Mount Olympos is to the north, the ancient city of Olympos to the south, and Mount Chimera in between. Mount Olympos, or Tahtali Dagi as it is called in Turkish, was once considered the home of the gods.
According to Homer, it was here that the evil god of the seas, Poseidon, caused the storm that wrecked Odysseus’ ship as he returned home from the Trojan War.
Now a tourist site, the former city of Olympos was once a major center of the Lycian federation founded in the Hellenistic period.
The wall inscriptions and the sarcophagus date back to the 4th century BC, coins were minted here in the 2nd century, and Cicero described it as a city rich in art and culture.
Mount Chimera, Flaming Rock or Yanartas in Turkish, is named after a small natural flame that bursts out of crevices in the rocks.
They are most visible at night, but as the tallest flames reach about two feet in height, don’t expect a massive pyro show.

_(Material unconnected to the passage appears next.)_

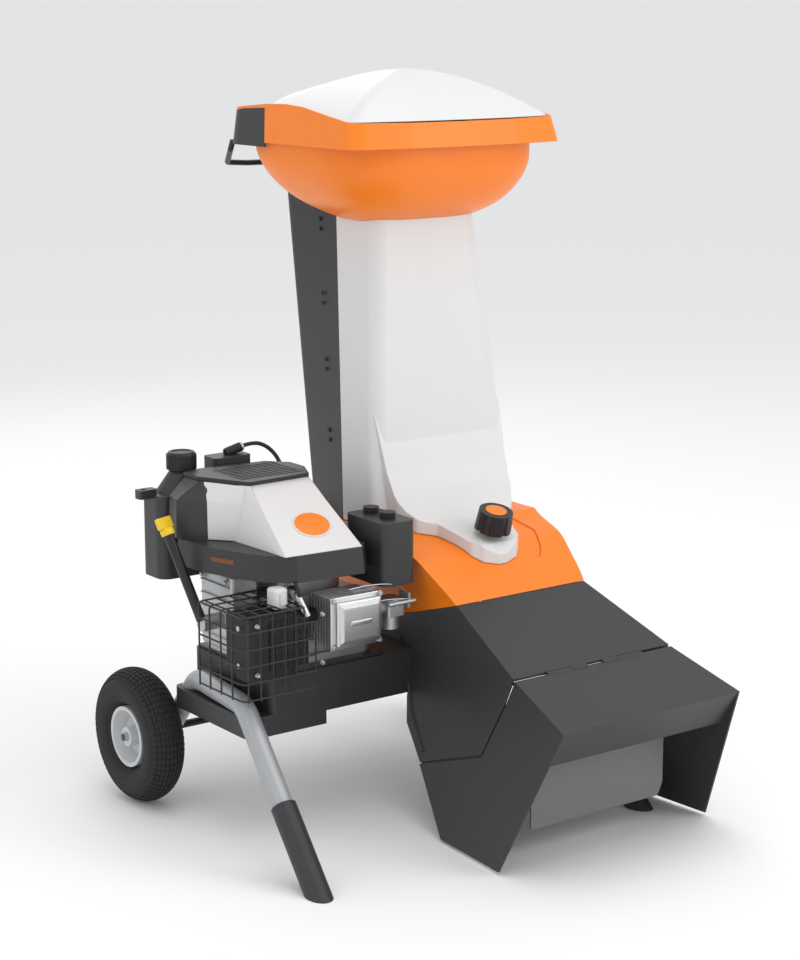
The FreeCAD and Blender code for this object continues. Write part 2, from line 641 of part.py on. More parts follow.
def carburettor():
    bowl = cylinder(17, 30, V(-62, -62, 396))
    body = box(-84, -42, -86, -40, 424, 458, 6)
    throat = cylinder(13, 56, V(-98, -62, 442), X_AXIS)
    spindle = cylinder(4, 66, V(-88, -92, 452), X_AXIS)
    arm = box(-40, -36, -94, -60, 440, 470)
    lug = box(-70, -62, -94, -84, 446, 456)
    return join(bowl, body, throat, spindle, arm, lug)


FILTER_X, FILTER_KNOB_Y = -54.0, (-42.0, 14.0)


def air_filter_box():
    case = box(-97, -18, -90, 46, 488, 604, 16)
    inner = box(-93, -22, -86, 42, 492, 600, 13)
    lid = plan_prism([(-97, -90), (-18, -90), (-18, 46), (-97, 46)], 604, 616, 16)
    shell = join(case.cut(inner), lid)
    for y in FILTER_KNOB_Y:
        shell = shell.cut(cylinder(5 + FIT, 60, V(FILTER_X, y, 580)))
    return shell


def ribbed_knob(centre, radius, height, stem):
    """Small turning knob with a ribbed rim and a stem below."""
    body = cylinder(radius, height, centre)
    for i in range(12):
        angle = math.radians(30 * i)
        groove = cylinder(1.6, height, centre + V(math.cos(angle), math.sin(angle), 0) * (radius + 0.4))
        body = body.cut(groove)
    return join(body, cylinder(5, stem, centre - Z_AXIS * stem))


def air_filter_knob(y):
    return ribbed_knob(V(FILTER_X, y, 616.5), 16, 12, 24)


FUEL_X, FUEL_Y = -320.0, 302.0
TANK_TOP, NECK_TOP = 645.0, 700.0


def fuel_tank():
    """Hollow tank with a leaning filler neck and a lifting lug."""
    case = box(-392, -210, 264, 350, 474, TANK_TOP, 24)
    inner = box(-388, -214, 268, 346, 478, TANK_TOP - 4, 20)
    root = Part.Wire(Part.makeCircle(36, V(-342, FUEL_Y + 2, TANK_TOP - 2)))
    collar = Part.Wire(Part.makeCircle(24, V(FUEL_X, FUEL_Y, NECK_TOP - 12)))
    neck = join(loft([root, collar]), cylinder(24, 12, V(FUEL_X, FUEL_Y, NECK_TOP - 12)))
    lug = box(-424, -384, 290, 314, 640, 658, 5).cut(cylinder(6, 40, V(-410, 302, 630)))
    funnel = loft([Part.Wire(Part.makeCircle(28, V(-338, FUEL_Y + 2, TANK_TOP - 8))),
                   Part.Wire(Part.makeCircle(18, V(FUEL_X, FUEL_Y, NECK_TOP - 15)))])
    shell = join(case.cut(inner), neck, lug).cut(inner).cut(funnel)
    return shell.cut(cylinder(19, 30, V(FUEL_X, FUEL_Y, NECK_TOP - 15)))


def fuel_cap():
    """Ribbed cap with a plug that turns in the filler neck."""
    cap = ribbed_knob(V(FUEL_X, FUEL_Y, NECK_TOP + 0.5), 31, 26, 1)
    return join(cap, cylinder(19 - FIT, 13, V(FUEL_X, FUEL_Y, NECK_TOP - 11.5)))


def dipstick_tube():
    along = (DIP_TOP - DIP_LOW).normalize()
    length = (DIP_TOP - DIP_LOW).Length
    return ring(DIP_TUBE_R, 7, length, DIP_LOW, along)


def dipstick():
    """Blade of the dipstick with its winged yellow cap."""
    along = (DIP_TOP - DIP_LOW).normalize()
    cap = cylinder(14, 14, DIP_TOP + along * 0.5, along)
    plug = cylinder(7 - FIT, 14, DIP_TOP - along * 13, along)
    blade = cylinder(2.5, DIP_BLADE, DIP_TOP - along * DIP_BLADE, along)
    grip = box(-22, 22, -5, 5, 0, 26, 4)
    grip.Placement = FreeCAD.Placement(DIP_TOP + along * 13, FreeCAD.Rotation(Z_AXIS, along))
    return join(cap, plug, blade, grip)


def vent_box():
    body = box(-261, -173, 268, 316, TANK_TOP, 708, 8)
    boot = cylinder(8, 42, V(-222, 292, 712), V(1, 0, 0.24))
    return join(body, boot)


HOSE_ROUTE = [V(-180.4, 292, 722), V(-155, 291, 727), V(-129, 284, 719), V(-112, 271, 699), V(-106, 256, 672),
              V(-107, 241, 640), V(-112, 228, 606), V(-117, 219, 574.6)]


def vent_hose():
    return rod(HOSE_ROUTE, HOSE_R, "vent_hose")


def flywheel():
    """Flywheel with fan vanes under the cowl."""
    disc = ring(FLYWHEEL_R, SHAFT_R - 2.5, 12, V(CRANK.x, CRANK.y, 535))
    vanes = []
    for i in range(12):
        vane = box(CRANK.x + 36, CRANK.x + FLYWHEEL_R - 2, CRANK.y - 2, CRANK.y + 2, 546, 566)
        vane.rotate(V(CRANK.x, CRANK.y, 0), Z_AXIS, 30 * i)
        vanes.append(vane)
    return join(disc, *vanes)


def crankshaft():
    profile = [(0, 272), (SHAFT_R, 272), (SHAFT_R, 330), (14.5, 330), (14.5, 515), (10, 520), (10, 556),
               (16, 556), (16, 568), (0, 568)]
    return turned(profile, V(CRANK.x, CRANK.y, 0), Z_AXIS)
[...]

Instead marvel at the fact that they are believed to have been burning continuously for 2500 years. Sailors used the glow of these combustible gases to navigate their ships, and some say they were the inspiration for the fire-breathing Chimera in Homer’s Iliad.
This part of the coast is divided into two beaches, Olympos and Cirali, each of which has its own characteristics.
The northern end of Cirali Beach is surrounded by a fertile plain with palm and olive trees and has a laid-back vibe, while the southern end, called Olympos Beach, is known for its tree houses and evening campfire parties.
Stop at just one of the beaches, or try each one in turn. Both share the same magnificent expanse of water with its shimmering palette of extraordinary shades of blue.